# Keynes v Hayek



## Eoghan (Mar 10, 2013)

Fight of the Century: Keynes vs. Hayek Round Two - YouTube

I will probably post this in politics too


----------



## Eoghan (Mar 16, 2013)

*lyrics for 'Boom and Bust'*

We’ve been going back and forth for a century
[Keynes] I want to steer markets,
[Hayek] I want them set free
There’s a boom and bust cycle and good reason to fear it
[Hayek] Blame low interest rates.
[Keynes] No… it’s the animal spirits
[Keynes Sings:]
John Maynard Keynes, wrote the book on modern macro
The man you need when the economy’s off track, [whoa]
Depression, recession now your question’s in session
Have a seat and I’ll school you in one simple lesson
BOOM, 1929 the big crash
We didn’t bounce back—economy’s in the trash
Persistent unemployment, the result of sticky wages
Waiting for recovery?
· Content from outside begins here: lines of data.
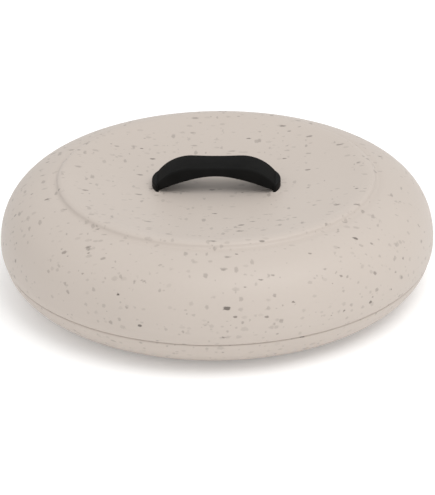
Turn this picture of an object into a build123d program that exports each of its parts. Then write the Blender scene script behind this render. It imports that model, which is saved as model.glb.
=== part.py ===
"""Tortilla warmer: a round dish, a domed lid with a dished top, and a low strap handle.

Millimetres, +Z up. The origin is on the floor at the middle of the foot ring, and the handle
runs along X. The dish and the lid are moulded shells of one wall thickness, the handle is a stiff
frame that snaps through two slots in the lid, and a soft sleeve is moulded round its strap.
"""

import os
from math import atan2, cos, hypot, isclose, radians, sin, sqrt, tan

from build123d import *

# ---- Shells: sizes both of them share ------------------------------------------------
wall = 2.4                  # thickness of the dish and of the lid
seam_height = 23.0          # the line where lid and dish meet, above the floor
seam_radius = 131.5         # outside of both shells at that line

# ---- Lid ----------------------------------------------------------------------------
girth_bulge = 1.9           # the widest line of the whole object, outside the seam
girth_rise = 7.4            # that line above the seam
tuck_pull = 5.0             # how far the side stays upright below the girth
crown_radius = 95.8         # rim of the raised top, before it is rounded
crown_rise = 48.6           # that rim above the seam
crown_dish = 10.4           # depth of the dished top, from that rim to the middle
crown_lip = 7.0             # width of the soft shoulder inside that rim
step_drop = 2.6             # from that rim down to the dome that surrounds it
step_run = 2.8              # how far the step spreads outwards
valley_round = 2.0          # hollow corner between step and dome
dome_slope = 18.0           # degrees, fall of the dome where it starts
dome_top_pull = 10.0        # how far the dome keeps that fall
dome_side_pull = 31.0       # how far its side stays nearly upright
lid_edge_round = 0.6        # the lid's edge at the seam, outside and inside

# ---- Dish ---------------------------------------------------------------------------
belly_radius = 101.9        # where the curved belly becomes the level bottom
belly_side_pull = 9.0       # how far the belly stays upright below the seam
belly_bottom_pull = 14.8    # how far the belly stays level outside belly_radius
foot_height = 0.8           # the foot ring stands this far below the bottom
foot_radius = 103.6         # outside of the foot ring
foot_width = 4.6
foot_round = 0.4
rim_round = 1.2             # the dish's outer edge at the seam
tongue_height = 3.6         # upstand inside the lid's edge, above the seam
tongue_width = 1.7
tongue_round = 0.6
lid_fit = 0.45              # clearance between the upstand and the lid

# ---- Handle -------------------------------------------------------------------------
foot_reach = 39.4           # outside of each foot, from the middle
foot_side = 1.3             # straight sides of a foot, along X
foot_breadth = 22.4         # a foot along Y
foot_bow = 3.2              # how far its outer side bows out from them
foot_corner = 1.6           # rounding of a foot's two outer corners
collar_height = 4.4         # the foot stands this high round the strap's end
collar_round = 0.6
strap_height = 15.2         # top of the strap above the feet's seats
strap_thickness = 5.2       # strap at the middle
collar_ledge = 3.1          # from the foot's outer side to the strap, on top of the collar
shoulder_radius = 26.2      # outside of the strap, from its level top to the collar
strap_breadth = 21.6        # strap along Y, at its shoulders
strap_waist = 2.0           # how much narrower it is at the middle
waist_reach = 21.0          # where the waist starts, from the middle
arch_end_height = 0.6       # underside of the strap where it meets a foot
arch_slope = 23.0           # degrees, underside of the strap at that place
arch_mid_pull = 10.5        # how far the underside stays level at the middle
arch_end_pull = 16.0        # how far it stays straight at the foot
grip_skin = 1.0             # thickness of the soft sleeve
grip_round = 1.1            # rounding of the sleeve's long edges

# ---- Handle's seats and snap legs ---------------------------------------------------
pad_rise = 0.6              # moulded seat above the dished top
pad_margin = 0.9            # seat round the foot
pad_flare = 68.0            # degrees, side of the seat, from upright
pad_blend = 3.0             # hollow rounding between seat and top
leg_thickness = 2.2
leg_width = 12.0
leg_gap = 0.3               # clearance in the slot, outside and at both ends
hook_reach = 1.0            # how far the hook stands out under the lid
hook_height = 2.4
hook_gap = 0.2              # between the hook and the lid's underside

# ---- Worked out -----------------------------------------------------------------------
crown_height = seam_height + crown_rise
top_height = crown_height - crown_dish
girth_radius = seam_radius + girth_bulge
girth_height = seam_height + girth_rise
dish_radius = (crown_radius ** 2 + crown_dish ** 2) / (2 * crown_dish)
round_pull = 4 / 3 * (sqrt(2) - 1)      # pull of a quarter circle's curve, for each mm of radius
foot_inside = foot_reach - foot_bow - foot_side
foot_middle = (foot_inside + foot_reach) / 2


def top_surface(radius):
    """Height of the dished top at a distance from the axis."""
    return top_height + dish_radius - sqrt(dish_radius ** 2 - radius ** 2)


seat_height = top_surface(foot_middle) + pad_rise


def outline(*lines):
    """The face inside lines that join end to end."""
    return make_face(Curve() + list(lines))


def turned(section):
    """A half section drawn in X and Y, stood up and turned once round Z from the Y side."""
    return revolve(Plane.YZ * section, Axis.Z)


def corner(section, *place):
    """The corner of a section that is nearest to a place."""
    return section.vertices().sort_by_distance(Vertex(*place, 0))[0]


# ---- Lid ----------------------------------------------------------------------------
def under_lid_skin(depth):
    """Half section of all that lies under a line which runs depth inside the lid's outer skin."""
    lip_radius = crown_radius - crown_lip
    inward = depth * tan(atan2(step_drop, step_run) / 2)
    middle = (0, top_height - depth)
    lip_start = (lip_radius, top_surface(lip_radius) - depth)
    rim = (crown_radius - inward, crown_height - depth)
    valley = (rim[0] + step_run, rim[1] - step_drop)
    girth = (girth_radius - depth, girth_height)
    edge = (seam_radius - depth, seam_height)
    top_pull = dome_top_pull - round_pull * depth
    side_pull = dome_side_pull - round_pull * depth
    fall = radians(dome_slope)
    shoulder = (valley[0] + top_pull * cos(fall), valley[1] - top_pull * sin(fall))
    section = outline(
        TangentArc(middle, lip_start, tangent=(1, 0)),
        Bezier(lip_start, rim, valley),
        Bezier(valley, shoulder, (girth[0], girth[1] + side_pull), girth),
        Bezier(girth, (girth[0], girth[1] - tuck_pull), edge),
        Polyline(edge, (0, seam_height), middle),
    )
    return fillet(corner(section, *valley), valley_round)


# ---- Dish ---------------------------------------------------------------------------
def over_dish_skin(depth):
    """Half section of all that lies over a line which runs depth inside the dish's outer skin."""
    bottom = foot_height + depth
    middle = (0, bottom)
    belly = (belly_radius, bottom)
    edge = (seam_radius - depth, seam_height)
    bottom_pull = belly_bottom_pull - round_pull * depth
    side_pull = belly_side_pull - round_pull * depth
    return outline(
        Line(middle, belly),
        Bezier(belly, (belly[0] + bottom_pull, bottom), (edge[0], edge[1] - side_pull), edge),
        Polyline(edge, (0, seam_height), middle),
    )


def ring(inside, outside, low, high):
    """Half section of a plain ring round the axis."""
    return outline(Polyline((inside, low), (outside, low), (outside, high), (inside, high), close=True))


def base_dish():
    """The dish with its foot ring, and the ledge and upstand that take the lid."""
    tongue_radius = seam_radius - wall - lid_fit
    tongue_inside = tongue_radius - tongue_width
    tongue_top = seam_height + tongue_height
    hollow = over_dish_skin(wall) & ring(0, tongue_inside, 0, seam_height)
    foot = ring(foot_radius - foot_width, foot_radius, 0, seam_height)
    tongue = ring(tongue_inside, tongue_radius, seam_height - wall, tongue_top)
    section = over_dish_skin(0) + foot - hollow + tongue
    section = fillet(corner(section, seam_radius, seam_height), rim_round)
    tips = [corner(section, radius, tongue_top) for radius in (tongue_inside, tongue_radius)]
    section = fillet(tips, tongue_round)
    soles = [corner(section, radius, 0) for radius in (foot_radius - foot_width, foot_radius)]
    return turned(fillet(soles, foot_round))


# ---- Handle -------------------------------------------------------------------------
def strap(depth):
    """The arched strap, with its skin taken off to a depth. Its ends run on below the seats."""
    top = seat_height + strap_height
    fall = shoulder_radius - strap_height + collar_height
    strap_flat = foot_reach - collar_ledge - sqrt(shoulder_radius ** 2 - fall ** 2)
    end = (strap_flat + shoulder_radius - depth, top - shoulder_radius)
    arch_top = top - strap_thickness + depth
    arch_end = (foot_inside + depth, seat_height + arch_end_height + depth)
    slope = radians(arch_slope)
    spring = (arch_end[0] - arch_end_pull * cos(slope), arch_end[1] + arch_end_pull * sin(slope))
    half = outline(
        Line((0, top - depth), (strap_flat, top - depth)),
        TangentArc((strap_flat, top - depth), end, tangent=(1, 0)),
        Polyline(end, (arch_end[0], end[1]), arch_end),
        Bezier(arch_end, spring, (arch_mid_pull, arch_top), (0, arch_top)),
        Line((0, arch_top), (0, top - depth)),
    )
    side_view = half + mirror(half, Plane.YZ)
    side = strap_breadth / 2 - depth
    waist = side - strap_waist / 2
    reach = end[0]
    edge = Curve() + [
        Line((-reach, side), (-waist_reach, side)),
        Spline((-waist_reach, side), (0, waist), (waist_reach, side), tangents=[(1, 0), (1, 0)]),
        Line((waist_reach, side), (reach, side)),
    ]
    plan = outline(
        edge,
        Line((reach, side), (reach, -side)),
        mirror(edge, Plane.XZ),
        Line((-reach, -side), (-reach, side)),
    )
    body = extrude(Plane.XZ * side_view, strap_breadth, both=True)
    return body & extrude(plan, top)


def long_edges(body):
    """The edges that run along the strap's two sides, above the seats."""
    return [
        edge for edge in body.edges()
        if edge.center().Z > seat_height and abs(edge.center().Y) > strap_breadth / 4
    ]


def foot_plan(margin=0.0):
    """Plan of the foot on the +X side: straight inside, bowed outside, grown by a margin."""
    side = foot_breadth / 2
    shoulder = foot_reach - foot_bow
    plan = outline(
        Polyline((shoulder, -side), (foot_inside, -side), (foot_inside, side), (shoulder, side)),
        ThreePointArc((shoulder, side), (foot_reach, 0), (shoulder, -side)),
    )
    plan = fillet([corner(plan, shoulder, side), corner(plan, shoulder, -side)], foot_corner)
    return offset(plan, margin) if margin else plan


def both_ends(piece):
    """A piece at the +X end, with its mirror image at the other."""
    return piece + mirror(piece, Plane.YZ)


def block(low, high):
    """A box between two corners."""
    size = [high[i] - low[i] for i in range(3)]
    return Pos(*low) * Box(*size, align=(Align.MIN, Align.MIN, Align.MIN))


def leg_box(grow=0.0):
    """Room of the snap leg on the +X side, grown by a clearance, down past the lid."""
    outside = foot_middle + leg_thickness / 2
    return block(
        (outside - leg_thickness, -leg_width / 2 - grow, seat_height - pad_rise - 2 * wall),
        (outside + grow, leg_width / 2 + grow, seat_height),
    )


def snap_leg():
    """The leg on the +X side, with a hook that stands out under the lid."""
    outside = foot_middle + leg_thickness / 2
    inside = outside - leg_thickness
    hook_top = top_surface(outside) - wall - hook_gap
    tip = hook_top - hook_height
    shape = outline(Polyline(
        (inside, seat_height), (outside, seat_height), (outside, hook_top),
        (outside + hook_reach, hook_top), (outside + hook_reach, hook_top - hook_reach / 2),
        (outside - leg_thickness / 2, tip), (inside, tip), close=True,
    ))
    return extrude(Plane.XZ * shape, leg_width / 2, both=True)


def between_collars(body):
    """A strap with its two ends cut off, where they would run on through the feet."""
    collar = block(
        (foot_inside, -foot_breadth, 0),
        (foot_reach + shoulder_radius, foot_breadth, seat_height + collar_height),
    )
    return body - both_ends(collar)


def handle_frame():
    """The stiff frame: a core for the strap, two feet with collars, and the snap legs."""
    foot = Pos(0, 0, seat_height) * extrude(foot_plan(), collar_height)
    rim = foot.faces().sort_by(Axis.Z)[-1].edges()
    end = fillet(rim, collar_round) + snap_leg()
    return both_ends(end) + between_collars(strap(grip_skin))


def handle_grip():
    """The soft sleeve round the strap, from collar to collar."""
    outside = fillet(long_edges(strap(0)), grip_round)
    return between_collars(outside - strap(grip_skin))


# ---- Lid's seats and slots, and the lid itself ----------------------------------------
def seat_pad():
    """Moulded seat for the foot on the +X side, flaring down into the lid's top."""
    depth = pad_rise + wall / 2
    return Pos(0, 0, seat_height) * extrude(foot_plan(pad_margin), -depth, taper=-pad_flare)


def slot():
    """Slot for the snap leg, long enough inwards for the hook to pass through."""
    room = leg_box(leg_gap)
    return room + Pos(-hook_reach, 0, 0) * leg_box(leg_gap)


def pad_roots(shell):
    """The edges where the seats flare out of the dished top."""
    return [
        edge for edge in shell.edges()
        if abs(edge.center().X) > foot_inside / 2
        and isclose(edge.center().Z, top_surface(hypot(edge.center().X, edge.center().Y)), abs_tol=0.05)
        and hypot(edge.center().X, edge.center().Y) < foot_reach + foot_breadth
    ]


def lid_shell():
    """The domed lid, with two seats for the handle's feet and a slot through each."""
    section = under_lid_skin(0) - under_lid_skin(wall)
    edges = [corner(section, radius, seam_height) for radius in (seam_radius - wall, seam_radius)]
    section = fillet(edges, lid_edge_round)
    shell = turned(section) + both_ends(seat_pad())
    shell = fillet(pad_roots(shell), pad_blend)
    return shell - both_ends(slot())


parts = {
    "base_dish": base_dish(),
    "lid_shell": lid_shell(),
    "handle_frame": handle_frame(),
    "handle_grip": handle_grip(),
}

os.makedirs("parts", exist_ok=True)
for name, solid in parts.items():
    export_step(solid, f"parts/{name}.step")
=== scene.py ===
# %% [markdown]
# # A tortilla warmer
# A round dish with a domed lid keeps a stack of warm tortillas soft. Both are moulded from a cream
# plastic full of small plant flecks, and a black strap handle is snapped into the lid.
#
# Its four pieces come in as finished CAD solids, at their real size. This lesson dresses them: it sets
# up a camera and the light, models the handle's soft sleeve and the lid again, finer than the
# solids, and builds every finish from nodes.

from math import cos, pi, radians, sin, sqrt

import bmesh
import bpy
from mathutils import Euler, Matrix, Vector
from mathutils.geometry import interpolate_bezier


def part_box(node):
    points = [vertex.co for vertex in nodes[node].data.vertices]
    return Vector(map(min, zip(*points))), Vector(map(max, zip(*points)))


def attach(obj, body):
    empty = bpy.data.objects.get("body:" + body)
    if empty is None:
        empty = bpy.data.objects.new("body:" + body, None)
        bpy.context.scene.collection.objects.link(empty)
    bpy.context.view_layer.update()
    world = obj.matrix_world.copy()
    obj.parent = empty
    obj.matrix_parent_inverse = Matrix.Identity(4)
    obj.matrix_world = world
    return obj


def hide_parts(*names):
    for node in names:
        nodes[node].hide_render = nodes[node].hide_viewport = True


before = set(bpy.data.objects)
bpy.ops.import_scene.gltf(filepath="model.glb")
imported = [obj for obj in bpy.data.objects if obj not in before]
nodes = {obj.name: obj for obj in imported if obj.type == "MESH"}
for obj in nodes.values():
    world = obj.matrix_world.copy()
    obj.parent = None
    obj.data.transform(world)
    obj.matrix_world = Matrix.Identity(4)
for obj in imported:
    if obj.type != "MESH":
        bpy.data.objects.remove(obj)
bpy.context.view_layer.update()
mm = 0.001
bpy.ops.object.select_all(action="DESELECT")
print("solids:", ", ".join(sorted(nodes)))

# %% [markdown]
# ## The camera
# The warmer is seen from a little above, through a long lens, so that its ovals stay calm and the
# near edge looks hardly larger than the far one. A long lens far away does that; a short lens close
# by would swell the front. The camera circles a point just under the seam, and it is rolled by less
# than a degree, as on a tripod that isn't quite level.

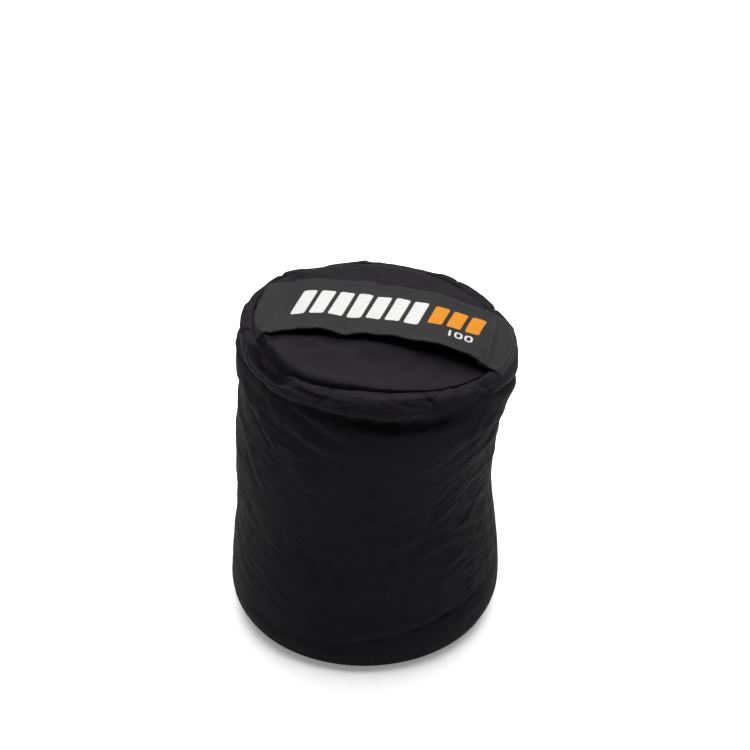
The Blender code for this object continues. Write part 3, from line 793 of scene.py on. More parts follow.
# folds in the wall, along (degrees round the bag, height)
wallFolds = [
    # right shoulder, then the shallow rings down the right side
    (0.0046, 0.015, 0.55, [(-2, 0.392), (-24, 0.412), (-40, 0.404), (-54, 0.372)]),
    (0.0026, 0.013, 0.55, [(2, 0.350), (-20, 0.362), (-40, 0.348)]),
    (0.0018, 0.012, 0.55, [(6, 0.300), (-14, 0.318), (-30, 0.306)]),
    (0.0032, 0.013, 0.55, [(6, 0.246), (-12, 0.254), (-33, 0.277), (-56, 0.262)]),
    (0.0034, 0.013, 0.55, [(8, 0.204), (-12, 0.212), (-47, 0.248), (-72, 0.228)]),
    (0.0028, 0.012, 0.55, [(8, 0.174), (-12, 0.182), (-41, 0.215), (-64, 0.194)]),
    (0.0026, 0.011, 0.55, [(6, 0.146), (-12, 0.152), (-34, 0.176), (-54, 0.162)]),
    (0.0022, 0.010, 0.55, [(6, 0.120), (-12, 0.126), (-30, 0.143)]),
    # left side, where slack falls from the shoulder in slants
    (0.0040, 0.015, 0.55, [(-178, 0.404), (-156, 0.418), (-136, 0.400), (-114, 0.336)]),
    (0.0036, 0.014, 0.55, [(-166, 0.372), (-142, 0.330), (-120, 0.250)]),
    (0.0028, 0.013, 0.55, [(-176, 0.330), (-156, 0.300), (-138, 0.238)]),
    (0.0022, 0.012, 0.55, [(-172, 0.250), (-152, 0.236), (-134, 0.206)]),
    (0.0034, 0.014, 0.55, [(-128, 0.432), (-110, 0.404), (-92, 0.392)]),
    # under the rim at the front
    (0.0030, 0.012, 0.55, [(-122, 0.452), (-104, 0.440), (-86, 0.420)]),
    (-0.0100, 0.013, 0.1, [(-104, 0.458), (-72, 0.450), (-42, 0.452)]),
    # the crease round the foot, under the bulge that it pushes out
    (-0.0075, 0.0085, -0.6, [(-96, 0.052), (-78, 0.062), (-61, 0.071), (-47, 0.077), (-30, 0.082), (-8, 0.094)]),
    (0.0028, 0.007, 0.55, [(-38, 0.088), (-35, 0.066), (-33, 0.048)]),
    (0.0022, 0.007, 0.55, [(-52, 0.084), (-46, 0.068), (-44, 0.052)]),
    # the back
    (0.0032, 0.013, 0.55, [(24, 0.290), (50, 0.322), (78, 0.304)]),
    (0.0034, 0.013, 0.55, [(30, 0.206), (58, 0.228), (86, 0.212)]),
    (0.0026, 0.011, 0.55, [(20, 0.160), (44, 0.174), (68, 0.156)]),
    (0.0036, 0.014, 0.55, [(104, 0.392), (128, 0.376), (152, 0.336)]),
    (0.0032, 0.013, 0.55, [(104, 0.256), (130, 0.270), (160, 0.246)]),
    (0.0026, 0.012, 0.55, [(112, 0.204), (134, 0.218), (160, 0.196)]),
    (0.0026, 0.011, 0.55, [(112, 0.146), (138, 0.160), (168, 0.150)]),
    (0.0030, 0.013, 0.55, [(16, 0.424), (44, 0.408), (72, 0.424)]),
    (-0.0030, 0.009, -0.5, [(100, 0.080), (134, 0.070), (172, 0.084)]),
    (-0.0030, 0.009, -0.5, [(20, 0.088), (52, 0.072), (86, 0.080)]),
]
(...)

Seriously? That’s outrageous!
I had a real plan any fool can understand
The advice, real simple—boost aggregate demand!
C, I, G, all together gets to Y
Make sure the total’s growing, watch the economy fly
We’ve been going back and forth for a century
[Keynes] I want to steer markets,
[Hayek] I want them set free
There’s a boom and bust cycle and good reason to fear it
[Hayek] Blame low interest rates.
[Keynes] No… it’s the animal spirits
You see it’s all about spending, hear the register cha-ching
Circular flow, the dough is everything
So if that flow is getting low, doesn’t matter the reason
We need more government spending, now it’s stimulus season
So forget about saving, get it straight out of your head
Like I said, in the long run—we’re all dead
Savings is destruction, that’s the paradox of thrift
Don’t keep money in your pocket, or that growth will never lift…
because…
Business is driven by the animal spirits
The bull and the bear, and there’s reason to fear its
Effects on capital investment, income and growth
That’s why the state should fill the gap with stimulus both…
The monetary and the fiscal, they’re equally correct
Public works, digging ditches, war has the same effect
Even a broken window helps the glass man have some wealth
The multiplier driving higher the economy’s health
And if the Central Bank’s interest rate policy tanks
A liquidity trap, that new money’s stuck in the banks!
Deficits could be the cure, you been looking for
Let the spending soar, now that you know the score
My General Theory’s made quite an impression
[a revolution] I transformed the econ profession
You know me, modesty, still I’m taking a bow
Say it loud, say it proud, we’re all Keynesians now
We’ve been goin’ back n forth for a century
[Keynes] I want to steer markets,
[Hayek] I want them set free
There’s a boom and bust cycle and good reason to fear it
[Keynes] I made my case, Freddie H
Listen up , Can you hear it?
Hayek sings:
I’ll begin in broad strokes, just like my friend Keynes
His theory conceals the mechanics of change,
That simple equation, too much aggregation
Ignores human action and motivation
And yet it continues as a justification
For bailouts and payoffs by pols with machinations
You provide them with cover to sell us a free lunch
Then all that we’re left with is debt, and a bunch
If you’re living high on that cheap credit hog
Don’t look for cure from the hair of the dog
Real savings come first if you want to invest
The market coordinates time with interest
Your focus on spending is pushing on thread
In the long run, my friend, it’s your theory that’s dead
So sorry there, buddy, if that sounds like invective
Prepared to get schooled in my Austrian perspective
We’ve been going back and forth for a century
[Keynes] I want to steer markets,
[Hayek] I want them set free
There’s a boom and bust cycle and good reason to fear it
[Hayek] Blame low interest rates.
[Keynes] No… it’s the animal spirits
The place you should study isn’t the bust
It’s the boom that should make you feel leery, that’s the thrust
Of my theory, the capital structure is key.
Malinvestments wreck the economy
The boom gets started with an expansion of credit
The Fed sets rates low, are you starting to get it?
That new money is confused for real loanable funds
But it’s just inflation that’s driving the ones
Who invest in new projects like housing construction
The boom plants the seeds for its future destruction
The savings aren’t real, consumption’s up too
And the grasping for resources reveals there’s too few
So the boom turns to bust as the interest rates rise
With the costs of production, price signals were lies
The boom was a binge that’s a matter of fact
Now its devalued capital that makes up the slack.
Whether it’s the late twenties or two thousand and five
Booming bad investments, seems like they’d thrive
You must save to invest, don’t use the printing press
Or a bust will surely follow, an economy depressed
Your so-called “stimulus” will make things even worse
It’s just more of the same, more incentives perversed
And that credit crunch ain’t a liquidity trap
Just a broke banking system, I’m done, that’s a wrap.
We’ve been goin’ back n forth for a century
[Keynes] I want to steer markets,
[Hayek] I want them set free
There’s a boom and bust cycle and good reason to fear it
[Hayek] Blame low interest rates.
[Keynes] No it’s the animal spirits


----------